The first film is 1989’s My Left Foot. Based on the autobiography of Christy Brown, My Left Foot follows Christy as a man growing up with cerebral palsy in the 1930s, 40s and 50s. It’s so named for the fact that Christy could only move his left foot and used it to become an acclaimed painter and author. The film was a massive success, making $14 million off a 600,000-pound budget. It also saw Day-Lewis win his first Oscar for Best Actor and Brenda Fricker win Best Supporting Actress. It was nominated for Best Picture and, in an Academy retrospective, most voters agreed if they could redo the 62nd Academy Awards, they would give Best Picture to My Left Foot rather than Driving Miss Daisy. What Day-Lewis and Sheridan achieve here is fairly incredible, dramatising Christy’s live, and acknowledging his pain and suffering, without being overly maudlin or patronising. They express the uniqueness of Christy’s struggles while also realizing they are just struggles; Christy himself is portrayed as a human with faults and flaws in love and life. Fricker is also incredible as Christy’s mother, an acting feat that feels like we’re watching a real person. It’s a moving, humanist experience that energises the soul, rightfully recognized for its quality. Imprint’s 1080p transfer is crisp, and extras include two new commentaries — one from Sheridan and another from critic Bryan Reesman. It’s a definitive release of a certified classic.
The second film, and undoubtedly least-known in the collection, is 1990’s The Field. The premise of this terrific little film with Richard Harris, John Hurt, Ruth McCabe, Fricker and a young Sean Bean might seem dull, but it’s arresting in execution and performance. Harris plays “Bull” McCabe, an older Irish man whose family has farmed a field for generations and now has the chance to actually own the field. However, an American investor with deeper pockets has his eyes on the field, too. It’s a very dark film that serves as a story of obsession and how traditions can strangle communities and the people who inhabit them, as well as a commentary on Irish land and class politics. It’s also the most insularly Irish of the set, with Sheridan going so far as to say in special features that Americans simply don’t get The Field because they lack a similarly historical relationship to land. Imprint’s extras can help viewers appreciate that context, though, with a new audio commentary and brand-new making-of documentary. That documentary highlights how The Field recharged Harris’s then-stalling career, even netting him an Academy Award nomination for Best Actor. You can very clearly enjoy McCabe’s absolute misery in 1080p as well. Of all the films in the set, The Field is certainly the most underseen, and it’s great that Imprint has given it the same profile as other films in the set.

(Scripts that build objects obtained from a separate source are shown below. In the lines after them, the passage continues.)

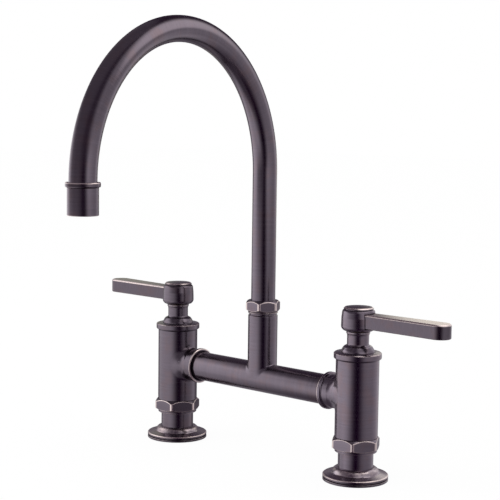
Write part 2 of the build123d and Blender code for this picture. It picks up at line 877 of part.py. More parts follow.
def write(name, shape):
    """Writes one piece, or a group of separate solids, to its own file."""
    solids = solids_of(shape)
    export_step(solids[0] if len(solids) == 1 else Compound(children=solids), f"parts/{name}.step")


def write_leg(side):
    """Writes the pieces of one leg, with its handle turned as it was left."""
    for name, make in (FIXED_LEG_PIECES | HANDLE_PIECES).items():
        turn = rest_turn[side] if name in HANDLE_PIECES else 0
        piece = Pos(leg_x, 0, 0) * Rot(0, 0, turn) * make()
        if side == "left":
            piece = mirror(piece, about=Plane.YZ)
        write(f"{side}_{name}", piece)


os.makedirs("parts", exist_ok=True)
write_leg("right")
write_leg("left")
for piece_name, make_piece in MIDDLE_PIECES.items():
    write(piece_name, make_piece())
for piece_name, make_piece in SPOUT_PIECES.items():
    write(piece_name, [Rot(0, 0, spout_swing) * solid for solid in solids_of(make_piece())])
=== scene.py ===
"""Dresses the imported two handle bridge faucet: turned and swept surfaces, oiled bronze, a white studio."""

import logging
import math
from dataclasses import dataclass, replace
from enum import Enum
from typing import Any, Callable, Sequence

import bpy
import numpy as np
from mathutils import Matrix, Vector


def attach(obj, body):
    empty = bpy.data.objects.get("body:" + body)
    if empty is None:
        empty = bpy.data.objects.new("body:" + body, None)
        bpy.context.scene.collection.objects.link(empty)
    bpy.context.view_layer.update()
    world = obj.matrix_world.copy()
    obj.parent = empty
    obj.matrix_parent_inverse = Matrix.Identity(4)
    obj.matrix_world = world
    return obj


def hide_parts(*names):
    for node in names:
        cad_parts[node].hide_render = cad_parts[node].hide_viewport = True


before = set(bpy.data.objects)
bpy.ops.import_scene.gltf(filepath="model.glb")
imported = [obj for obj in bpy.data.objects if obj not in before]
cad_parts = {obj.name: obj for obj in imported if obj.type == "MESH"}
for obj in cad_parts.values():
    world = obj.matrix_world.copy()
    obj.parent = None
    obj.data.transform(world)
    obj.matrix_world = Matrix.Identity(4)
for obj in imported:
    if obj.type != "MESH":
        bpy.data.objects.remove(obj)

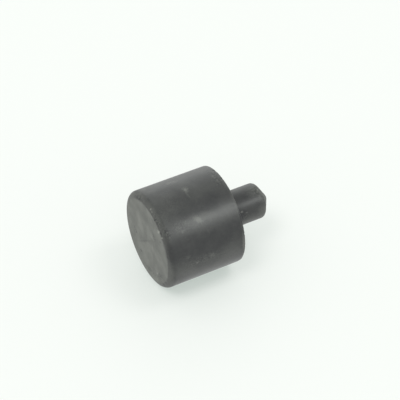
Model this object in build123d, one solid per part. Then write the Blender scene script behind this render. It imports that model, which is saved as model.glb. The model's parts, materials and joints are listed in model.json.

Rewatching In the Name Of the Father was not a disappointment. Day-Lewis, Pete Postlethwaite and Emma Thompson all received Oscar nominations for their roles. Sheridan also received a Best Director nomination, and the film was nominated for Best Picture. The film follows the real-life 1974 arrest, and subsequent framing and imprisonment, of Gerry Conlan (Day-Lewis) and three friends after British police demanded accountability and results following the Provisional Irish Republican Army’s Guildford pub bombing. Conlan’s entire family was charged to some degree or another with the bomb-making conspiracy, and he ended up jailed alongside his father (Postlethwaite) in a maximum-security prison.
Conlan spent 15 years in prison before he and his fellow prisoners were exonerated; Thompson plays his passionate attorney. The story is more shocking and upsetting for its rooting in reality. Day-Lewis is in typically fine form as Conla, able to bottle and express all the rage, pain, shock and other emotions Conlan endures as he undergoes and tries to survive his horrific ordeal; Postlethwaite is wonderful as his father, Giuseppe, bringing warmth and gravity that makes the story all the more heartbreaking. Sheridan’s direction here is fantastic, channeling individual pain and frustration into appropriate outrage and disgust at the travesty of justice that befell those in the story. It’s not an easy thing to do, but Sheridan finds crucial human elements that let viewers remain empathetic with our leads rather than simply preaching; the richness of the humanity Sheridan expresses makes the story all the more devastating. Along with the 1080p remastering, Imprint has included archival interviews, a new interview with Sheridan, and a new audio commentary with Reesman. It’s the kind of film few studios make any longer, or at least this well, and it’s great that Sheridan’s masterpiece has received the presentation it deserves.
The final film in the set is The Boxer, a 1997 film I’d not heard of before despite it featuring Day-Lewis and Emily Watson. Unlike Day-Lewis and Sheridan’s previous collaborations, it did not fare well at the box office. It follows Day-Lewis as former IRA member Danny Flynn, who is released to Belfast after 14 years just as peace talks are taking place. Sheridan looks at the aftermath of the Troubles and those caught in the middle. If anything, The Boxer codifies Sheridan’s position, alluded to during In the Name of the Father — distrustful and unconvinced of IRA purists who see their cause as a means to bully and control others as little more than criminals, but passionately in favor of Irish people caught in the crossfire between the IRA and British forces. In attempting to rebuild his life, Flynn finds trouble negotiating various sectarian divisions still rife in Belfast all while falling for Maggie (Watson), a woman he simply cannot love due to her IRA connections. Sheridan is impressively nuanced in his handling of the very sensitive topic, and Day-Lewis and Watson impress, although for me, the standout surprise was Ken Stott as Danny’s trainer, Ike. It rounds out a rock-solid collection worthy of a place in any film buff’s library.